Jamie met her eyes. Everytime he looked into them he saw a great river of chocolate. They were always so deep and understanding, no matter where they were. And her hair was the same dark brown color. It was right then, that he got it. He finally had an idea on what this place really was. If he was correct on this, this gave him a clear shot at telling Amela…
“This is a reflection of one of my emotions.” he answered.
She paused. “I don’t think I understand…”
Jamie never let his gaze stray away. “Why would you ever be allowed to see one of my hallucinations?”
“Because…they want me to?”
“—Because the emotion of this place is love.” he said bluntly.
“You—I—”
“I didn’t ask for you to see this. I— was never going to tell you because I knew it would ruin us—”
“You love me?” the intensity of her soft tone made him pause in his tracks. The boy was beginning to walk away in lost hope. He could practically feel the color of the leafs changing into a gray despair, until he heard the sound of her voice. It wasn’t as though she were asking in a disgusted way. She spoke in a way that hoped his answer would be—
“Of course.”
There was a space between them that Amela slowly filled, with ten steps. She stared into him, searching. “I…love you too, Jamie.”
She laid a gentle hand on his chest, just over his heart. He dipped his head down and she slowly rose on her feet. They were mere inches away from the one thing he’d longed for for so long. Just a kiss. He didn’t wish for anything more. Just a sign she truly loved him and wanted him as much he he wanted her.
But before their lips could meet, the forest melted away in a hurry.
Jamie sucked in a heap of air as Amela shook him awake. “Jamie! Thank the skies, you were passed out for so long!”
_It was all fake_…
“What?” he touched a hand to his damp hair. When he removed it there was blood on his palm.
“I thought you were dead. Looks like one of your hallucinations just saved your damn life. I’ll answer questions along the way. We need to go!” Amela turned around just in times to stop an arrow from flying into her skull. “Get up Jamie!”
He rose and she grabbed his hand, pulling him along behind her as they maneuvered around the broken walls of an old mansion.
They jumped over a grand clock that had fallen on the floor. “You were standing under an unstable ceiling. The thing was about to collapse on top of you so I pulled you away, but not fast enough before part of the thing fell atop your big head.”
He would’ve laughed at that last part if he wasn’t still so shocked. Never had a hallucination ever created a _person_. He’d seen animals and rivers, animated clouds and shooting stars—villages that flickered with hues of orange, but never an actual, living human. Never Amela.

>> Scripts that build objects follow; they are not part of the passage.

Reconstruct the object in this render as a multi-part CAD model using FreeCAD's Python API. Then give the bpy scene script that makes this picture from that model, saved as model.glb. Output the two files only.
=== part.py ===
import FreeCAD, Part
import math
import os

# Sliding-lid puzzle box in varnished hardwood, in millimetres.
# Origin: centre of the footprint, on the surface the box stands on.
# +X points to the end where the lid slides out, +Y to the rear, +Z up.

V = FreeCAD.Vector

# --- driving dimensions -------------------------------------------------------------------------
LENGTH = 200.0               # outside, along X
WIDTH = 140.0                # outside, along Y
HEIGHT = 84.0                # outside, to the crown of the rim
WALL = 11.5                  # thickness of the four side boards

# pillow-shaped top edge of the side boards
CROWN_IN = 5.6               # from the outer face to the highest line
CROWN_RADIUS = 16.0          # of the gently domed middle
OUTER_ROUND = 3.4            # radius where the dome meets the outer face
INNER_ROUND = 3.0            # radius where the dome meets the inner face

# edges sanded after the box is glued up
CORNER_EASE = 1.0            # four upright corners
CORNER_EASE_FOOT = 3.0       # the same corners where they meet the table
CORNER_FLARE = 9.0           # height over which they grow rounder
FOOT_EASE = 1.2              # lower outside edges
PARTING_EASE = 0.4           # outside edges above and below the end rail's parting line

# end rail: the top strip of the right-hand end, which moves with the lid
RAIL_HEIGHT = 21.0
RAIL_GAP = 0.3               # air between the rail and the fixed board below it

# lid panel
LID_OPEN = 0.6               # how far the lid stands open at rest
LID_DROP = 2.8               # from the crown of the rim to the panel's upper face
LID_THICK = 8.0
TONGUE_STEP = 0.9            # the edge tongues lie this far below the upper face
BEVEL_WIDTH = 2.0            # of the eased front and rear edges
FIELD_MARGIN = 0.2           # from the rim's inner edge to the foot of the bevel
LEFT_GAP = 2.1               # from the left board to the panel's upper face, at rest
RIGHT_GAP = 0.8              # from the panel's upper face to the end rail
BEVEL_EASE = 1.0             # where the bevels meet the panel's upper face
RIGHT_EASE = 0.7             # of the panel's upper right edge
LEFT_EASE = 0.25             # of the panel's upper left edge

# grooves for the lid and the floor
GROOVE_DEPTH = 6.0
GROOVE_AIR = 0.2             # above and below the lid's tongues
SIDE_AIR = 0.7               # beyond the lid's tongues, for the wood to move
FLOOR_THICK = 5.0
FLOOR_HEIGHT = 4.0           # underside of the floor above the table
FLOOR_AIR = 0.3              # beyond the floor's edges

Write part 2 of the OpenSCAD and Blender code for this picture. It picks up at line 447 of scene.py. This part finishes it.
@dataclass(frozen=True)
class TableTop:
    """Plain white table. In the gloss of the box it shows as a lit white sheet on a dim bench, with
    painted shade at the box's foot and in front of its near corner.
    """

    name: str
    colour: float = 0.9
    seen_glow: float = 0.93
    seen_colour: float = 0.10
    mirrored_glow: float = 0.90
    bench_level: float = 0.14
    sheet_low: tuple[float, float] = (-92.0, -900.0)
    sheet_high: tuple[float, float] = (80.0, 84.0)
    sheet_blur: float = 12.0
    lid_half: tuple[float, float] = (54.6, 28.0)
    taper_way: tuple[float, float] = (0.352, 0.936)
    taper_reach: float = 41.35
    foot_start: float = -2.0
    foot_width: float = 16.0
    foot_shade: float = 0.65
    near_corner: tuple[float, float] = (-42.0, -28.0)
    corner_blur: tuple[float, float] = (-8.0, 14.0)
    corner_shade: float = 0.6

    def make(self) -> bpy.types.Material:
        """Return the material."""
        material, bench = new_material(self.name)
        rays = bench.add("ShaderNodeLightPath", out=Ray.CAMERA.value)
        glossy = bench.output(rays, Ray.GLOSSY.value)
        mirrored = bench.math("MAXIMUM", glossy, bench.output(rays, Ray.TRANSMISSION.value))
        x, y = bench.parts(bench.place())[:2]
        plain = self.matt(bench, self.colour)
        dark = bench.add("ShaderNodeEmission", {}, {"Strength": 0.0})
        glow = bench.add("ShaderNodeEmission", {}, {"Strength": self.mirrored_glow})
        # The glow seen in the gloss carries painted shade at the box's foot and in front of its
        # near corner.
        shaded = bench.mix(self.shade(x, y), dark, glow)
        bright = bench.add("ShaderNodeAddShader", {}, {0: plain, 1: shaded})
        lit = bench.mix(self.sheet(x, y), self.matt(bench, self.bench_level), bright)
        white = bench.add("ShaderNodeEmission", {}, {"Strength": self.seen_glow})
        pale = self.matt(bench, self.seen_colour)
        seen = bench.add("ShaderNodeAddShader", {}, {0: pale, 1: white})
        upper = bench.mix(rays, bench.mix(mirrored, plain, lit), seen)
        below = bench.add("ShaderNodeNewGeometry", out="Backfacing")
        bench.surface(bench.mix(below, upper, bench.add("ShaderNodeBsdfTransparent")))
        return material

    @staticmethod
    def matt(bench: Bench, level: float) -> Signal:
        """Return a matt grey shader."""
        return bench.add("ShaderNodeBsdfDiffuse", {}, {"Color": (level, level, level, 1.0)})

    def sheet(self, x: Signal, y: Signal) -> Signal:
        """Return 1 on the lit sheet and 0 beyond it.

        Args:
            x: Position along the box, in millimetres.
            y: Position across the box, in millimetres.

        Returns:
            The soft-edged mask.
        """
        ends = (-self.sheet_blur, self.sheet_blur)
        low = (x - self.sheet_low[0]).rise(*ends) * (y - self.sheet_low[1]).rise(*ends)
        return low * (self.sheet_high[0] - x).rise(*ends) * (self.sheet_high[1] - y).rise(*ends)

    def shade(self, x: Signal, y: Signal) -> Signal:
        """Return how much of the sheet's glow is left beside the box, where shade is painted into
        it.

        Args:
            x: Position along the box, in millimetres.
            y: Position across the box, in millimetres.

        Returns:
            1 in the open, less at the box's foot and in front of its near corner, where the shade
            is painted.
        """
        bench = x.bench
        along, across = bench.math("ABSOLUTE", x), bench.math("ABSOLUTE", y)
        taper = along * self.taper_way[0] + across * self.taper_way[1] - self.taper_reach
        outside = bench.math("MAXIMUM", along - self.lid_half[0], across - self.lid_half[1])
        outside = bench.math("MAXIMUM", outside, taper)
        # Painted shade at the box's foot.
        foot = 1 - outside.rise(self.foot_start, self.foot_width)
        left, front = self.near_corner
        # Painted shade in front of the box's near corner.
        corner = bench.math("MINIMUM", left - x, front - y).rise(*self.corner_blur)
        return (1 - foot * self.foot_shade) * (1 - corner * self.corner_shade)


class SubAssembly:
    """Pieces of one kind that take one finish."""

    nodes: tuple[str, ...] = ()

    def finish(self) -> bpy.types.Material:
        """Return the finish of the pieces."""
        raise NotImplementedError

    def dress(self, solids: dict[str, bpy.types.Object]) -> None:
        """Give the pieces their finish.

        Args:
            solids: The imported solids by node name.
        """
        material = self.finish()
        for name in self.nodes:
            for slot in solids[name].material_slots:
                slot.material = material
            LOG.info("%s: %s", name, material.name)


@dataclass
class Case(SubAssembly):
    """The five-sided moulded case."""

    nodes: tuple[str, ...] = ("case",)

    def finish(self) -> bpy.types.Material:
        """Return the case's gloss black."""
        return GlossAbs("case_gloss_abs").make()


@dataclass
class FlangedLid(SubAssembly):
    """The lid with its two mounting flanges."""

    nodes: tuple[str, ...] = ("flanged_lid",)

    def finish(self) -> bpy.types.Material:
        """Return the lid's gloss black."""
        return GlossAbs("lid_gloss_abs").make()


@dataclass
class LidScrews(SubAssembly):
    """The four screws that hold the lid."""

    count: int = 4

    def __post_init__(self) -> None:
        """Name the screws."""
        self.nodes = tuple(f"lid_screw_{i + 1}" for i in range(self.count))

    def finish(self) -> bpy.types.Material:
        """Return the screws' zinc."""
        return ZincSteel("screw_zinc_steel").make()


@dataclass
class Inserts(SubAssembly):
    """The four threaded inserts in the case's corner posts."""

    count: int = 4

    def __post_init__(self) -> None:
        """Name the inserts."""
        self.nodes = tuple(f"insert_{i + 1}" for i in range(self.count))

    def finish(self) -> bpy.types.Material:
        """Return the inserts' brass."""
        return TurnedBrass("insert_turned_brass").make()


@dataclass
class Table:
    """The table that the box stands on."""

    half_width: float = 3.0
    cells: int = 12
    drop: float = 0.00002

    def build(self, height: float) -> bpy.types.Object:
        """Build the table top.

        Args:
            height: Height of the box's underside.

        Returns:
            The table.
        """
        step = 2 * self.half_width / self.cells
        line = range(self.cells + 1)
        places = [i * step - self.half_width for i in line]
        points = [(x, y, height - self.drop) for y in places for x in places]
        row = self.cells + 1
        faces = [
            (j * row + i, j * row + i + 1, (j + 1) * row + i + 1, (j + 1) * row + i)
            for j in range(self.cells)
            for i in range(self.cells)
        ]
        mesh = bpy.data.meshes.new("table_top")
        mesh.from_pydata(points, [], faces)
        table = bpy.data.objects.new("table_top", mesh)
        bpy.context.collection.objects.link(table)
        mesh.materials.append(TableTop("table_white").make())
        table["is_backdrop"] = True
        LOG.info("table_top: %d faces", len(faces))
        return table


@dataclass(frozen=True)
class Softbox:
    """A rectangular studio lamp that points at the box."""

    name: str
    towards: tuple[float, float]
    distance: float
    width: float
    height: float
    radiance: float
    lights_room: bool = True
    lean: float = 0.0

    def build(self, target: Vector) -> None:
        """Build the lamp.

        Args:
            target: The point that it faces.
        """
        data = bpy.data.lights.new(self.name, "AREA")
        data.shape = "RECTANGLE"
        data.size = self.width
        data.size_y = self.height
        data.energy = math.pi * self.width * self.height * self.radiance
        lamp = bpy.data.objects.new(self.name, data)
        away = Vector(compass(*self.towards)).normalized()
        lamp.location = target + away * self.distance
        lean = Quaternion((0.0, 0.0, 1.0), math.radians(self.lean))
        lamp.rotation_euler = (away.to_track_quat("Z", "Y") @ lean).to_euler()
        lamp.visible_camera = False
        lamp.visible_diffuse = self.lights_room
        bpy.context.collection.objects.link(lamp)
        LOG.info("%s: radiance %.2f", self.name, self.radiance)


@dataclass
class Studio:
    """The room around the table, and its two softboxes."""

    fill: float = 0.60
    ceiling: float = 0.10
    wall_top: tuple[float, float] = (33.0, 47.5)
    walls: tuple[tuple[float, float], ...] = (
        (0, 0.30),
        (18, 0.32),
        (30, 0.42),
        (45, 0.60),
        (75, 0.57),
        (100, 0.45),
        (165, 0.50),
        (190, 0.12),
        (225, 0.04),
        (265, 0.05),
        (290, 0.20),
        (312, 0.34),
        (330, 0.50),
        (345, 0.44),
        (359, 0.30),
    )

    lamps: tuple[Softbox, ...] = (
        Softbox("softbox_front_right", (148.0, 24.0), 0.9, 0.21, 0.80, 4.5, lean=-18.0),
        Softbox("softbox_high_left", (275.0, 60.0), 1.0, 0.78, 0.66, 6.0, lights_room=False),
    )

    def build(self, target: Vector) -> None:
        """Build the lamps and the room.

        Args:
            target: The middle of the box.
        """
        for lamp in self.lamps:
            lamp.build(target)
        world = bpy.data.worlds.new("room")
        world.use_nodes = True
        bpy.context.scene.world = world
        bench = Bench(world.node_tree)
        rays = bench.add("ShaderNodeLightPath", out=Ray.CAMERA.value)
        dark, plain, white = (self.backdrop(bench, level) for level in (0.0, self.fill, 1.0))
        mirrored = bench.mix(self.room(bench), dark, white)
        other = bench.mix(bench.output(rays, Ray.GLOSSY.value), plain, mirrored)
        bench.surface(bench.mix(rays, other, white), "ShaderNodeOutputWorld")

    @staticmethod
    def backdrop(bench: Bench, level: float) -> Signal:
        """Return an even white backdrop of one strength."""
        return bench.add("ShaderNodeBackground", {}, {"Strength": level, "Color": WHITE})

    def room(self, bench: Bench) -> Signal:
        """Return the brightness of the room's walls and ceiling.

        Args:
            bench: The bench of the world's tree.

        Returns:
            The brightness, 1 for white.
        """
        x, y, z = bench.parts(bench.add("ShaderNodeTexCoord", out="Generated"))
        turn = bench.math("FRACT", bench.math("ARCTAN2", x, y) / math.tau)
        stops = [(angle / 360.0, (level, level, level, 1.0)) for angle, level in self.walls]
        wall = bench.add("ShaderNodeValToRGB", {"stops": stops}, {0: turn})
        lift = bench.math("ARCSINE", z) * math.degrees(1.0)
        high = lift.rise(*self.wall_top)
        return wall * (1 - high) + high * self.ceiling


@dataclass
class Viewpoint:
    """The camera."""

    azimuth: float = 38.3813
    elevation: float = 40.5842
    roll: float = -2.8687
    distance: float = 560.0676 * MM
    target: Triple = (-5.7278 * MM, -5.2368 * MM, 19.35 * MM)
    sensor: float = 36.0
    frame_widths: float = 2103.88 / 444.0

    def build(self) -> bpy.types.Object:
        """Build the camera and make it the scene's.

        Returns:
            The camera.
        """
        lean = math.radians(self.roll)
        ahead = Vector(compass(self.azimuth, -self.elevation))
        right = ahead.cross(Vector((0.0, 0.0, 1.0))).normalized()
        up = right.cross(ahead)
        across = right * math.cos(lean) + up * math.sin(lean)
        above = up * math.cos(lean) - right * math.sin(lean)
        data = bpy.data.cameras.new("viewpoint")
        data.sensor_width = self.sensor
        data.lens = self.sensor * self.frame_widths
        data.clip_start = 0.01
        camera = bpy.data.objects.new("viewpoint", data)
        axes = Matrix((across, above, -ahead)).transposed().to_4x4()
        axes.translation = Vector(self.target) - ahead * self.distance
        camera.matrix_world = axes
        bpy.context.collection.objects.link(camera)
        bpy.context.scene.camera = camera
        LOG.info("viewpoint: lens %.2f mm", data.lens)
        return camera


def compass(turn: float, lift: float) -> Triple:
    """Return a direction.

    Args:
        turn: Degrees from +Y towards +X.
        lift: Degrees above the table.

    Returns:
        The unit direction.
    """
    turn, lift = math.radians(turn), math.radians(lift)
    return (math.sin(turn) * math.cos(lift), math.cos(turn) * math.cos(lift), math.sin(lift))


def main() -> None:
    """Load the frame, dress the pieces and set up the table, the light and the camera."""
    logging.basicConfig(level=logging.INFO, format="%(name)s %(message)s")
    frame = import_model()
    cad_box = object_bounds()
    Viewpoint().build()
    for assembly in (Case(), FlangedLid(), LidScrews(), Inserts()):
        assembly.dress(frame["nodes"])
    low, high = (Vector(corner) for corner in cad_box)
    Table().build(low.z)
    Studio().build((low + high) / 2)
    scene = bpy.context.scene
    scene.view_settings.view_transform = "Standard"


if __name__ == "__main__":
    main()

And he’d been healed by it? There was nothing on his forehead but the absence of a great wound—and the blood, of course, that was still warm on his face.
He wanted to ram his head into a wall over and over again just because of how stupid the whole thing was. He’d been healed by something that didn’t exist between them. How absurd is that? A delusion of Jamie’s, saved his life. And he could never tell Amela what he saw. If she knew, they really would never be the same. Because _this_ Amela, he knew for sure, did not love him. At least not in the way he wanted.
She pulled them out of a doorway. The sun blinded him and he had to shield his eyes. How long had they been in there for? He remembered they were retrieving a precious power item. Had they gotten it?
They ran clumsily down a hillside, half tripping on the way, before climbing onto the back of a great white horse. Amela held the reigns and road them away, while Jamie wrapped his arms gently around her waste.
“You might wanna hold on tighter unless you hope to fall and be cought by our perusers.”
He looked past the feeling of stickiness above his brow. “Where is it?”
She laughed victoriously. “Check the bag!” she called back.
Once he opened the satchel wrapped around Amela’s neck, a sense of relief overpowered any other feeling he was trying to avoid at the moment. Jamie let out a sigh.
_We did it_.
That’s all there was to think about. Nothing more.